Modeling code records

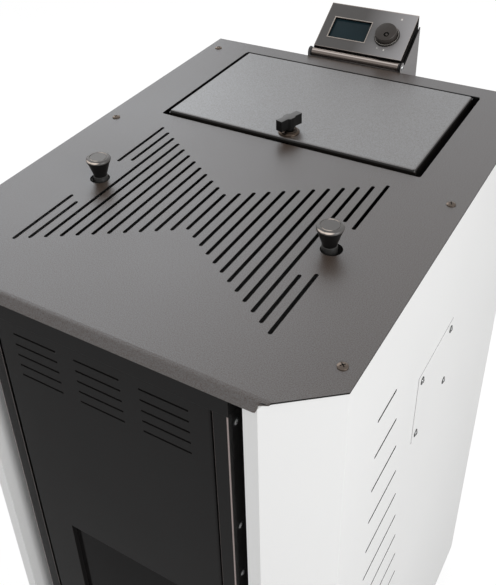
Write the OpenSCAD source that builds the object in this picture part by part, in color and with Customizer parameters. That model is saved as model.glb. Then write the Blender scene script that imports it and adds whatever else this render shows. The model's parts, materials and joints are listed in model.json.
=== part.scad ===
// Free-standing pellet boiler: folded steel casing round a water-jacketed fire box, with a
// pellet hopper under the rear lid. Sizes are in millimetres, +Z is up and the door faces -Y.
// The origin is on the floor, below the middle of the whole appliance.

/* [Casing] */
// Width of the top plate
casing_w = 560; // [540:5:600]
// Depth of the top plate, from the lip to the rear edge
casing_d = 746; // [736:2:760]
// Height of the top plate's surface above the floor
casing_h = 1150; // [1130:5:1200]
// Thickness of the folded sheet
sheet_t = 2; // [1.5:0.1:2.2]
// Sideways run of the cut front corners
corner_x = 69; // [60:1:72]
// Front-to-back run of the cut front corners
corner_y = 57; // [50:1:64]
// Front-to-back run of the sloping front lip
lip_run = 8; // [6:1:12]
// Drop of the sloping front lip
lip_drop = 11; // [8:1:14]
// How far the side panels stand in from the edge of the top plate
side_reveal = 0.6; // [0.4:0.1:1.2]
// Height of the base tray above the floor
base_clear = 40; // [34:1:48]
// Width of the flange on which each side column ends
column_flange = 15; // [12:1:16]
// Depth of the return behind that flange
column_return = 40; // [30:1:42]

/* [Vents] */
// Spacing of the slots in the top plate
slot_pitch = 16; // [15:0.25:16.5]
// Width of the slots in the top plate
slot_w = 5; // [4:0.25:6]
// Length of the middle slot
slot_short = 90; // [80:1:100]
// How much longer each slot is than the one nearer the middle
slot_step = 21.1; // [18:0.1:22]
// Distance of the slot pattern's middle behind the lip
slot_mid_y = 252; // [246:1:258]
// Length of the louvres in the door
louvre_l = 64.5; // [58:0.5:70]
// Width of the louvres in the door
louvre_w = 3; // [2:0.25:4]
// Upright spacing of the louvres in the door
louvre_pitch = 16.3; // [14:0.1:18]
// Sideways spacing of the three groups of louvres
louvre_group = 89.8; // [84:0.2:94]
// Number of slots in each side panel
side_slots = 12; // [8:1:12]
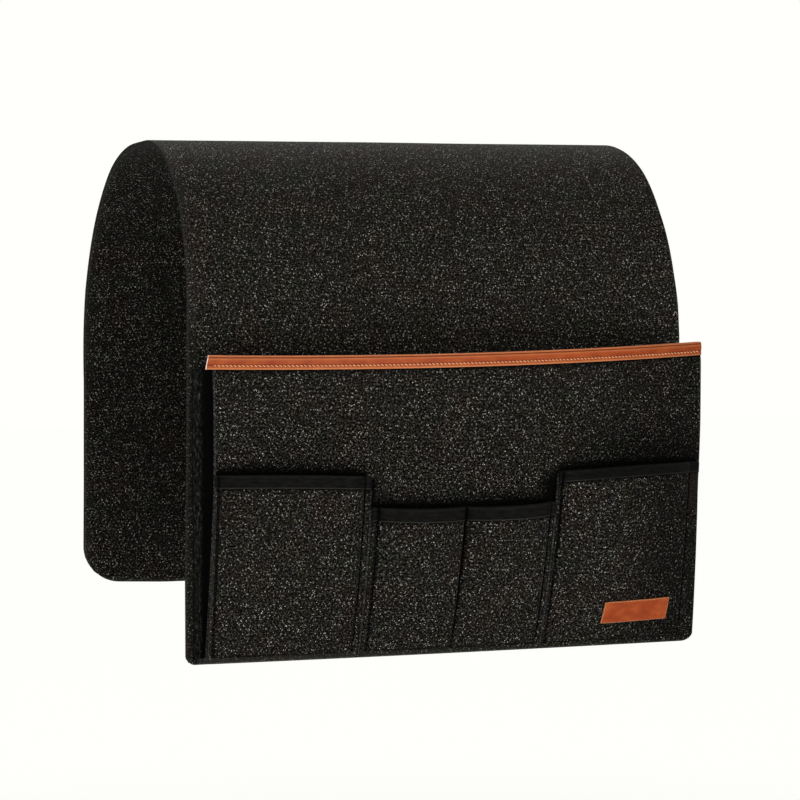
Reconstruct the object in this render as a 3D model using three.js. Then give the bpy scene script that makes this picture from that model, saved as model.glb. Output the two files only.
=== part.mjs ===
// Sofa armrest organizer: a felt strip hangs over the arm of a sofa. Its front drop carries one
// gusseted pocket, and the pocket's front panel carries three patch pockets and a leather label.
// Millimetres, +Z up, +X to the right seen from the front, the pocket towards -Y.
// The origin is the middle of the flat underside that lies on the sofa arm.
import * as THREE from "three";

// Felt strip
const STRIP_WIDTH = 320;
const STRIP_LENGTH = 880; // as cut, along the outer face, with the part turned under the pocket
const FELT = 3;
const TOP_FLAT = 30;
const FRONT_REACH = 137; // from the middle of the top to the outer face of the front drop
const FRONT_FALL = 111; // height of the front bend
const BACK_REACH = 203;
const BACK_FALL = 168;
const FRONT_DROP = 210;
const BACK_LEAN = 2.5; // degrees, the back flap stands off a little
const FRONT_CORNER = 8;
const BACK_CORNER = 22;
const HEM_ALLOWANCE = 6; // the last of the strip, sewn into the lower seam of the front panel

// Pocket
const POCKET_HEIGHT = 188; // with the leather binding, at the ends of the mouth
const MOUTH_DEPTH = 45; // at the two ends of the mouth
const MIDDLE_DEPTH = 41; // at the two sides, half way up
const FLOOR_DEPTH = 28;
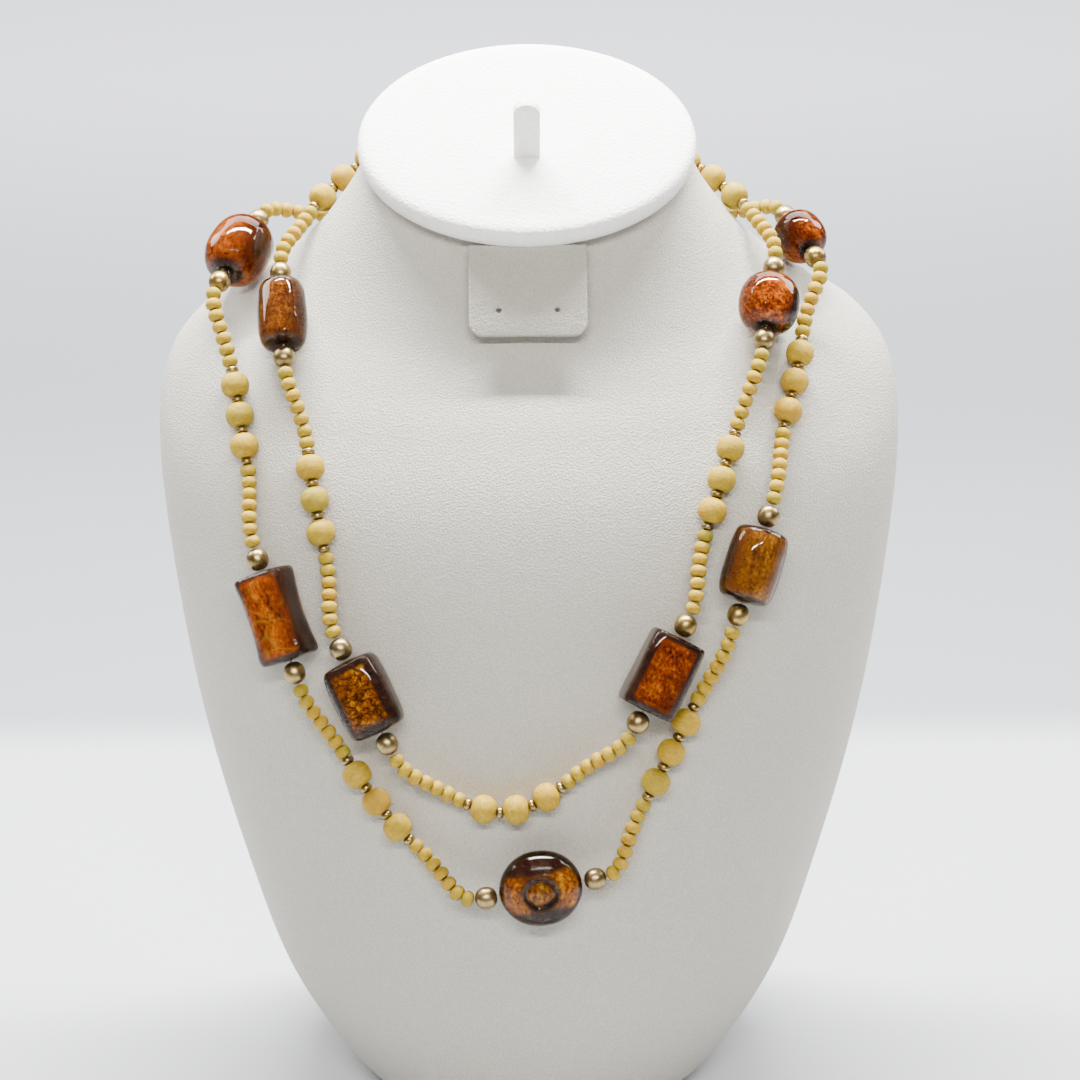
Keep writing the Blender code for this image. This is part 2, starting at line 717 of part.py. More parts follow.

> EXERCISE TASK: Each record above must be given again exactly.

> EXERCISE SOLUTION:
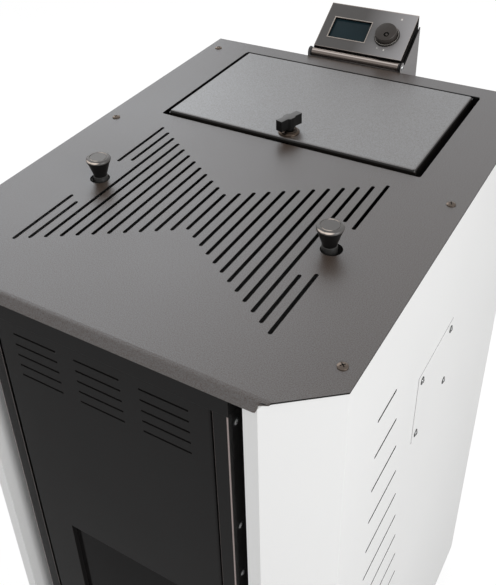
Write the OpenSCAD source that builds the object in this picture part by part, in color and with Customizer parameters. That model is saved as model.glb. Then write the Blender scene script that imports it and adds whatever else this render shows. The model's parts, materials and joints are listed in model.json.
=== part.scad ===
// Free-standing pellet boiler: folded steel casing round a water-jacketed fire box, with a
// pellet hopper under the rear lid. Sizes are in millimetres, +Z is up and the door faces -Y.
// The origin is on the floor, below the middle of the whole appliance.

/* [Casing] */
// Width of the top plate
casing_w = 560; // [540:5:600]
// Depth of the top plate, from the lip to the rear edge
casing_d = 746; // [736:2:760]
// Height of the top plate's surface above the floor
casing_h = 1150; // [1130:5:1200]
// Thickness of the folded sheet
sheet_t = 2; // [1.5:0.1:2.2]
// Sideways run of the cut front corners
corner_x = 69; // [60:1:72]
// Front-to-back run of the cut front corners
corner_y = 57; // [50:1:64]
// Front-to-back run of the sloping front lip
lip_run = 8; // [6:1:12]
// Drop of the sloping front lip
lip_drop = 11; // [8:1:14]
// How far the side panels stand in from the edge of the top plate
side_reveal = 0.6; // [0.4:0.1:1.2]
// Height of the base tray above the floor
base_clear = 40; // [34:1:48]
// Width of the flange on which each side column ends
column_flange = 15; // [12:1:16]
// Depth of the return behind that flange
column_return = 40; // [30:1:42]

/* [Vents] */
// Spacing of the slots in the top plate
slot_pitch = 16; // [15:0.25:16.5]
// Width of the slots in the top plate
slot_w = 5; // [4:0.25:6]
// Length of the middle slot
slot_short = 90; // [80:1:100]
// How much longer each slot is than the one nearer the middle
slot_step = 21.1; // [18:0.1:22]
// Distance of the slot pattern's middle behind the lip
slot_mid_y = 252; // [246:1:258]
// Length of the louvres in the door
louvre_l = 64.5; // [58:0.5:70]
// Width of the louvres in the door
louvre_w = 3; // [2:0.25:4]
// Upright spacing of the louvres in the door
louvre_pitch = 16.3; // [14:0.1:18]
// Sideways spacing of the three groups of louvres
louvre_group = 89.8; // [84:0.2:94]
// Number of slots in each side panel
side_slots = 12; // [8:1:12]
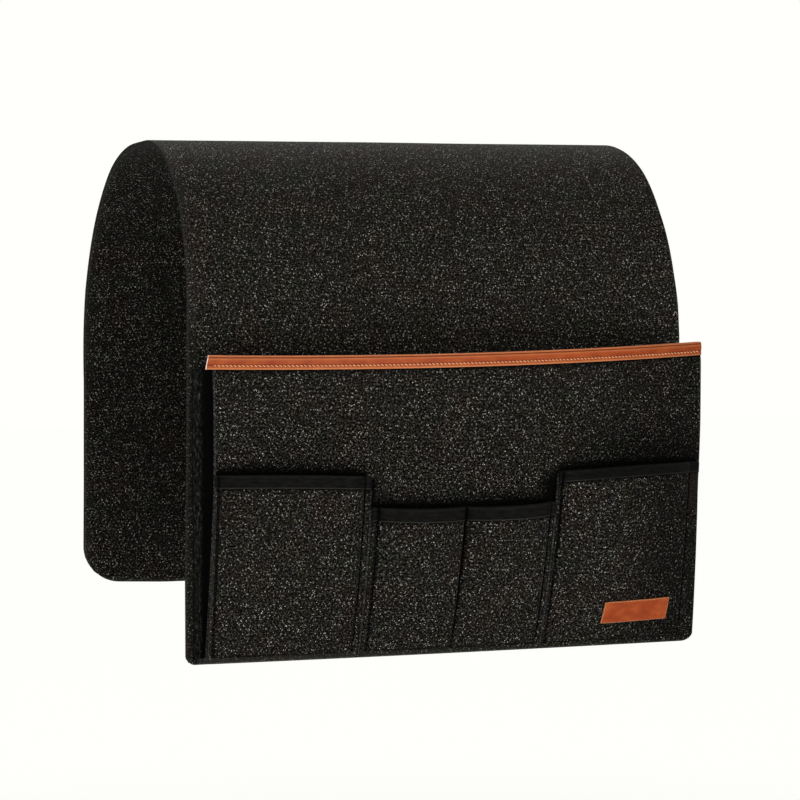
Reconstruct the object in this render as a 3D model using three.js. Then give the bpy scene script that makes this picture from that model, saved as model.glb. Output the two files only.
=== part.mjs ===
// Sofa armrest organizer: a felt strip hangs over the arm of a sofa. Its front drop carries one
// gusseted pocket, and the pocket's front panel carries three patch pockets and a leather label.
// Millimetres, +Z up, +X to the right seen from the front, the pocket towards -Y.
// The origin is the middle of the flat underside that lies on the sofa arm.
import * as THREE from "three";

// Felt strip
const STRIP_WIDTH = 320;
const STRIP_LENGTH = 880; // as cut, along the outer face, with the part turned under the pocket
const FELT = 3;
const TOP_FLAT = 30;
const FRONT_REACH = 137; // from the middle of the top to the outer face of the front drop
const FRONT_FALL = 111; // height of the front bend
const BACK_REACH = 203;
const BACK_FALL = 168;
const FRONT_DROP = 210;
const BACK_LEAN = 2.5; // degrees, the back flap stands off a little
const FRONT_CORNER = 8;
const BACK_CORNER = 22;
const HEM_ALLOWANCE = 6; // the last of the strip, sewn into the lower seam of the front panel

// Pocket
const POCKET_HEIGHT = 188; // with the leather binding, at the ends of the mouth
const MOUTH_DEPTH = 45; // at the two ends of the mouth
const MIDDLE_DEPTH = 41; // at the two sides, half way up
const FLOOR_DEPTH = 28;
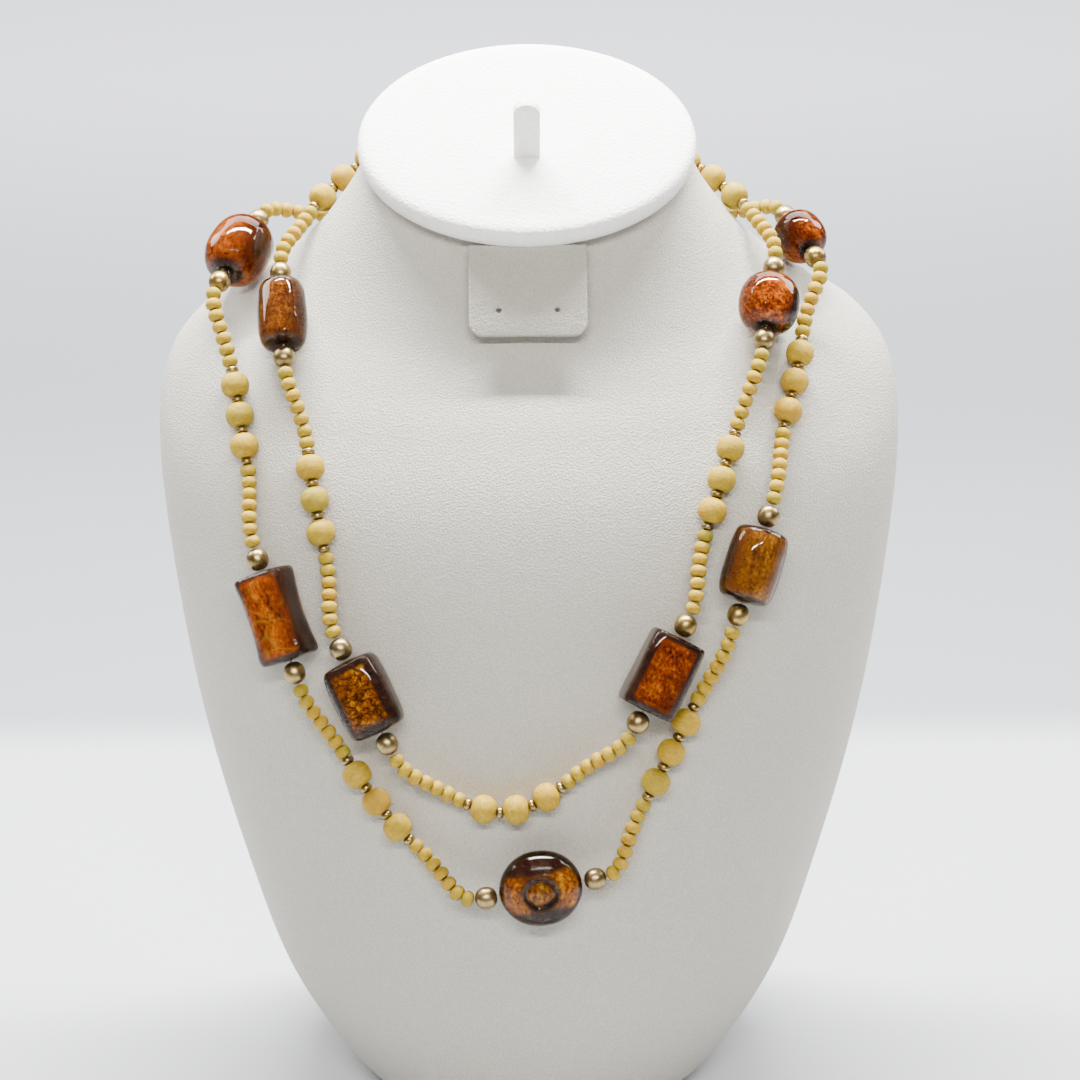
Keep writing the Blender code for this image. This is part 2, starting at line 717 of part.py. More parts follow.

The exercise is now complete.